● **Data excerpt**
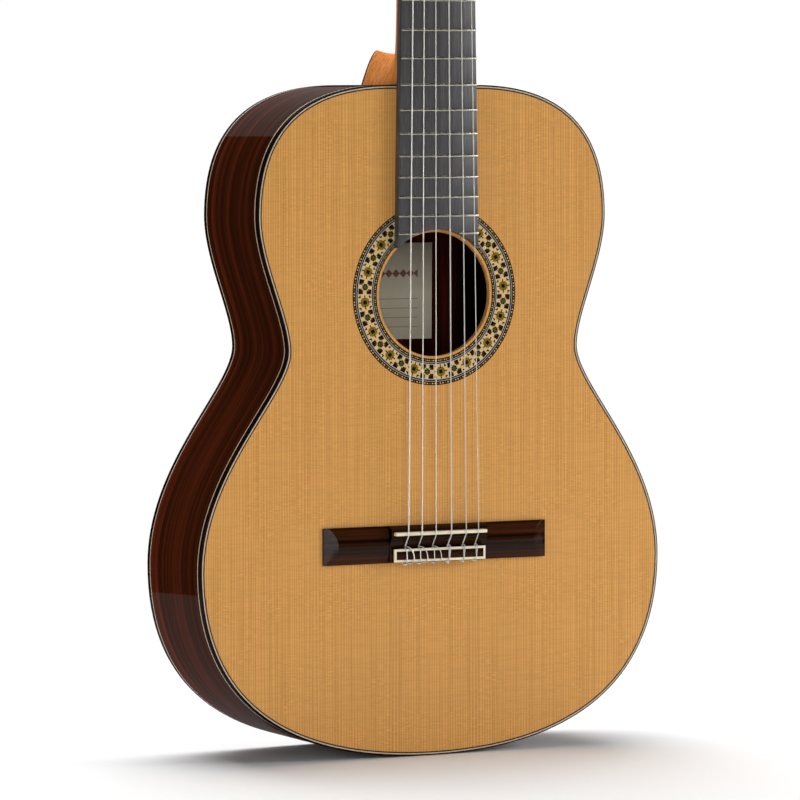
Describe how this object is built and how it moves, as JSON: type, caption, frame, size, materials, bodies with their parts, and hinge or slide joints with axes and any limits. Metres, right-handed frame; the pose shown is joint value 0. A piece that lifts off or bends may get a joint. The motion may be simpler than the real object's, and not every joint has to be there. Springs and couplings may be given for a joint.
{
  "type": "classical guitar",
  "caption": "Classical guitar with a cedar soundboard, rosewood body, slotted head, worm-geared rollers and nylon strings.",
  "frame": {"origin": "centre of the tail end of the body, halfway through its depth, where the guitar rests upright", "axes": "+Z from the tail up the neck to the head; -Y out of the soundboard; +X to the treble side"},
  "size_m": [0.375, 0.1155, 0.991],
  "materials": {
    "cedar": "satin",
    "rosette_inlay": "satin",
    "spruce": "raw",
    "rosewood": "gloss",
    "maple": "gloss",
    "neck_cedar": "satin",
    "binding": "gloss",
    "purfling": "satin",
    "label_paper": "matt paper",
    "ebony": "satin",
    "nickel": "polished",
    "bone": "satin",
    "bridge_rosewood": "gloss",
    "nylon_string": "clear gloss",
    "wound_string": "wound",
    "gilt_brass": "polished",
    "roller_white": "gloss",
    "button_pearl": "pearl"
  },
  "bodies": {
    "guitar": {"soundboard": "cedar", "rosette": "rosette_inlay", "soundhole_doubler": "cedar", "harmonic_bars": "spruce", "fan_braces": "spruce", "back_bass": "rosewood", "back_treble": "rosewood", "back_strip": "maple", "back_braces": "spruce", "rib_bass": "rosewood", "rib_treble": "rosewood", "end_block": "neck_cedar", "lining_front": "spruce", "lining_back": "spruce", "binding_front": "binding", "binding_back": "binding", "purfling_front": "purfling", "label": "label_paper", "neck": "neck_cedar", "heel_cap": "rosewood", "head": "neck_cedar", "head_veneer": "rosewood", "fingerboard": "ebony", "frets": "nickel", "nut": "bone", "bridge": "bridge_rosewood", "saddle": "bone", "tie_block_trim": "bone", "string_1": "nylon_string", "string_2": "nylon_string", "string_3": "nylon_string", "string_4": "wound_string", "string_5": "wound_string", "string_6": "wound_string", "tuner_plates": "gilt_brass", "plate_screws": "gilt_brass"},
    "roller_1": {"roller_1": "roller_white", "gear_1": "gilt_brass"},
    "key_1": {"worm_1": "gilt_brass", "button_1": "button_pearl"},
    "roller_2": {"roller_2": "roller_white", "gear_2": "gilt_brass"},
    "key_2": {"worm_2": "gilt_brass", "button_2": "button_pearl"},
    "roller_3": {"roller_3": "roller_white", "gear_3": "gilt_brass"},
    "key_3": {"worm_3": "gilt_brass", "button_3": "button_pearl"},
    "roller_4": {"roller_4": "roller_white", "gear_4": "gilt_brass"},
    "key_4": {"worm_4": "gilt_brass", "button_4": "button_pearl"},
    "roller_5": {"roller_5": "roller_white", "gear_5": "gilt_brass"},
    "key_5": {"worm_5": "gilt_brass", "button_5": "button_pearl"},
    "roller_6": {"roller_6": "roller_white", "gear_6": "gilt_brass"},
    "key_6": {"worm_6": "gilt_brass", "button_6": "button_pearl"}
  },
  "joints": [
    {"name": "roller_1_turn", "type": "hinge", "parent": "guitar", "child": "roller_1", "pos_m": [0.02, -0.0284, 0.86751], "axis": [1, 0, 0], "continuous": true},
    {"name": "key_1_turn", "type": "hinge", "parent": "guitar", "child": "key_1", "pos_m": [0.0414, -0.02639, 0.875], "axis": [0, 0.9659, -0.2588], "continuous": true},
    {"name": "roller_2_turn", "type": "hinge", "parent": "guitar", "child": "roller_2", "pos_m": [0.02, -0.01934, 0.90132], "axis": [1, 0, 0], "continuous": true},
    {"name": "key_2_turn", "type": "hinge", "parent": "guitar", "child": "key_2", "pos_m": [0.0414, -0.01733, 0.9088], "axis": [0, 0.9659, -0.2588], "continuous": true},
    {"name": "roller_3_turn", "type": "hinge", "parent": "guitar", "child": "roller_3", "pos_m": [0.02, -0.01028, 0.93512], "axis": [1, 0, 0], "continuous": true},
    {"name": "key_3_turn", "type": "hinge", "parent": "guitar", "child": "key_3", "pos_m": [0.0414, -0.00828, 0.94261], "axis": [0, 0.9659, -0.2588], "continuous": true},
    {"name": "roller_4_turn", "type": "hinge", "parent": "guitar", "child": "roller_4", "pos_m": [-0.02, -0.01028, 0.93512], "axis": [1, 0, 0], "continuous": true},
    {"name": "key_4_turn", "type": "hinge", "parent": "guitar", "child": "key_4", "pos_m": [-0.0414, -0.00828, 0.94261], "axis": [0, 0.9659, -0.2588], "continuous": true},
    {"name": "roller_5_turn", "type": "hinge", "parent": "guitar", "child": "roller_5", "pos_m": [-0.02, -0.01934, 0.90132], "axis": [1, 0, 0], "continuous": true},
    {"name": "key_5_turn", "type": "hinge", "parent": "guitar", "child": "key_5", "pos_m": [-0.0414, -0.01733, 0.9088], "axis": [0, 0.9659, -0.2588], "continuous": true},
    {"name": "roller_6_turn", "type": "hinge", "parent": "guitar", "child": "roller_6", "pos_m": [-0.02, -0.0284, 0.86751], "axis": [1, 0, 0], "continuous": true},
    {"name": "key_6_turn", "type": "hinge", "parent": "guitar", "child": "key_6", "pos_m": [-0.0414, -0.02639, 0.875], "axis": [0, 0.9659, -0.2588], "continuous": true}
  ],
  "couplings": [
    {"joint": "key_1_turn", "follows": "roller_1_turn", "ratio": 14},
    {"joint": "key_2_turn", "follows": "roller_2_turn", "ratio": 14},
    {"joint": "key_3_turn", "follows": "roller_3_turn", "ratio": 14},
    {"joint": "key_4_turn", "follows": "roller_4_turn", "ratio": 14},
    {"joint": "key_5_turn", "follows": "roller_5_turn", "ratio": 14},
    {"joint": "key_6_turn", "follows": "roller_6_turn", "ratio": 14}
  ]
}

● **Problem to solve**
Once more, set down the full listing, verbatim.

● **Solution for this task**
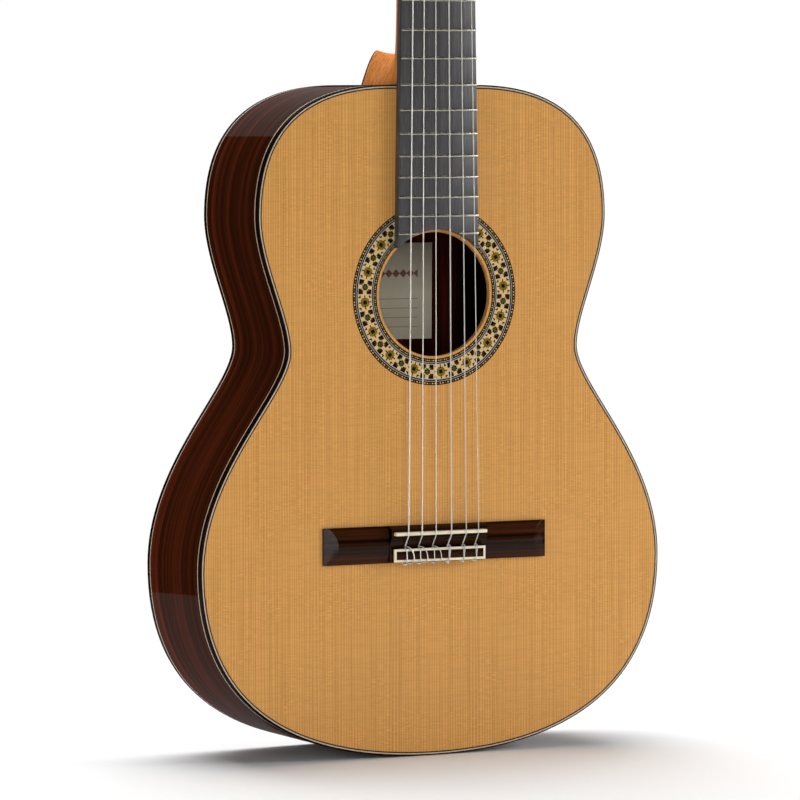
Describe how this object is built and how it moves, as JSON: type, caption, frame, size, materials, bodies with their parts, and hinge or slide joints with axes and any limits. Metres, right-handed frame; the pose shown is joint value 0. A piece that lifts off or bends may get a joint. The motion may be simpler than the real object's, and not every joint has to be there. Springs and couplings may be given for a joint.
{
  "type": "classical guitar",
  "caption": "Classical guitar with a cedar soundboard, rosewood body, slotted head, worm-geared rollers and nylon strings.",
  "frame": {"origin": "centre of the tail end of the body, halfway through its depth, where the guitar rests upright", "axes": "+Z from the tail up the neck to the head; -Y out of the soundboard; +X to the treble side"},
  "size_m": [0.375, 0.1155, 0.991],
  "materials": {
    "cedar": "satin",
    "rosette_inlay": "satin",
    "spruce": "raw",
    "rosewood": "gloss",
    "maple": "gloss",
    "neck_cedar": "satin",
    "binding": "gloss",
    "purfling": "satin",
    "label_paper": "matt paper",
    "ebony": "satin",
    "nickel": "polished",
    "bone": "satin",
    "bridge_rosewood": "gloss",
    "nylon_string": "clear gloss",
    "wound_string": "wound",
    "gilt_brass": "polished",
    "roller_white": "gloss",
    "button_pearl": "pearl"
  },
  "bodies": {
    "guitar": {"soundboard": "cedar", "rosette": "rosette_inlay", "soundhole_doubler": "cedar", "harmonic_bars": "spruce", "fan_braces": "spruce", "back_bass": "rosewood", "back_treble": "rosewood", "back_strip": "maple", "back_braces": "spruce", "rib_bass": "rosewood", "rib_treble": "rosewood", "end_block": "neck_cedar", "lining_front": "spruce", "lining_back": "spruce", "binding_front": "binding", "binding_back": "binding", "purfling_front": "purfling", "label": "label_paper", "neck": "neck_cedar", "heel_cap": "rosewood", "head": "neck_cedar", "head_veneer": "rosewood", "fingerboard": "ebony", "frets": "nickel", "nut": "bone", "bridge": "bridge_rosewood", "saddle": "bone", "tie_block_trim": "bone", "string_1": "nylon_string", "string_2": "nylon_string", "string_3": "nylon_string", "string_4": "wound_string", "string_5": "wound_string", "string_6": "wound_string", "tuner_plates": "gilt_brass", "plate_screws": "gilt_brass"},
    "roller_1": {"roller_1": "roller_white", "gear_1": "gilt_brass"},
    "key_1": {"worm_1": "gilt_brass", "button_1": "button_pearl"},
    "roller_2": {"roller_2": "roller_white", "gear_2": "gilt_brass"},
    "key_2": {"worm_2": "gilt_brass", "button_2": "button_pearl"},
    "roller_3": {"roller_3": "roller_white", "gear_3": "gilt_brass"},
    "key_3": {"worm_3": "gilt_brass", "button_3": "button_pearl"},
    "roller_4": {"roller_4": "roller_white", "gear_4": "gilt_brass"},
    "key_4": {"worm_4": "gilt_brass", "button_4": "button_pearl"},
    "roller_5": {"roller_5": "roller_white", "gear_5": "gilt_brass"},
    "key_5": {"worm_5": "gilt_brass", "button_5": "button_pearl"},
    "roller_6": {"roller_6": "roller_white", "gear_6": "gilt_brass"},
    "key_6": {"worm_6": "gilt_brass", "button_6": "button_pearl"}
  },
  "joints": [
    {"name": "roller_1_turn", "type": "hinge", "parent": "guitar", "child": "roller_1", "pos_m": [0.02, -0.0284, 0.86751], "axis": [1, 0, 0], "continuous": true},
    {"name": "key_1_turn", "type": "hinge", "parent": "guitar", "child": "key_1", "pos_m": [0.0414, -0.02639, 0.875], "axis": [0, 0.9659, -0.2588], "continuous": true},
    {"name": "roller_2_turn", "type": "hinge", "parent": "guitar", "child": "roller_2", "pos_m": [0.02, -0.01934, 0.90132], "axis": [1, 0, 0], "continuous": true},
    {"name": "key_2_turn", "type": "hinge", "parent": "guitar", "child": "key_2", "pos_m": [0.0414, -0.01733, 0.9088], "axis": [0, 0.9659, -0.2588], "continuous": true},
    {"name": "roller_3_turn", "type": "hinge", "parent": "guitar", "child": "roller_3", "pos_m": [0.02, -0.01028, 0.93512], "axis": [1, 0, 0], "continuous": true},
    {"name": "key_3_turn", "type": "hinge", "parent": "guitar", "child": "key_3", "pos_m": [0.0414, -0.00828, 0.94261], "axis": [0, 0.9659, -0.2588], "continuous": true},
    {"name": "roller_4_turn", "type": "hinge", "parent": "guitar", "child": "roller_4", "pos_m": [-0.02, -0.01028, 0.93512], "axis": [1, 0, 0], "continuous": true},
    {"name": "key_4_turn", "type": "hinge", "parent": "guitar", "child": "key_4", "pos_m": [-0.0414, -0.00828, 0.94261], "axis": [0, 0.9659, -0.2588], "continuous": true},
    {"name": "roller_5_turn", "type": "hinge", "parent": "guitar", "child": "roller_5", "pos_m": [-0.02, -0.01934, 0.90132], "axis": [1, 0, 0], "continuous": true},
    {"name": "key_5_turn", "type": "hinge", "parent": "guitar", "child": "key_5", "pos_m": [-0.0414, -0.01733, 0.9088], "axis": [0, 0.9659, -0.2588], "continuous": true},
    {"name": "roller_6_turn", "type": "hinge", "parent": "guitar", "child": "roller_6", "pos_m": [-0.02, -0.0284, 0.86751], "axis": [1, 0, 0], "continuous": true},
    {"name": "key_6_turn", "type": "hinge", "parent": "guitar", "child": "key_6", "pos_m": [-0.0414, -0.02639, 0.875], "axis": [0, 0.9659, -0.2588], "continuous": true}
  ],
  "couplings": [
    {"joint": "key_1_turn", "follows": "roller_1_turn", "ratio": 14},
    {"joint": "key_2_turn", "follows": "roller_2_turn", "ratio": 14},
    {"joint": "key_3_turn", "follows": "roller_3_turn", "ratio": 14},
    {"joint": "key_4_turn", "follows": "roller_4_turn", "ratio": 14},
    {"joint": "key_5_turn", "follows": "roller_5_turn", "ratio": 14},
    {"joint": "key_6_turn", "follows": "roller_6_turn", "ratio": 14}
  ]
}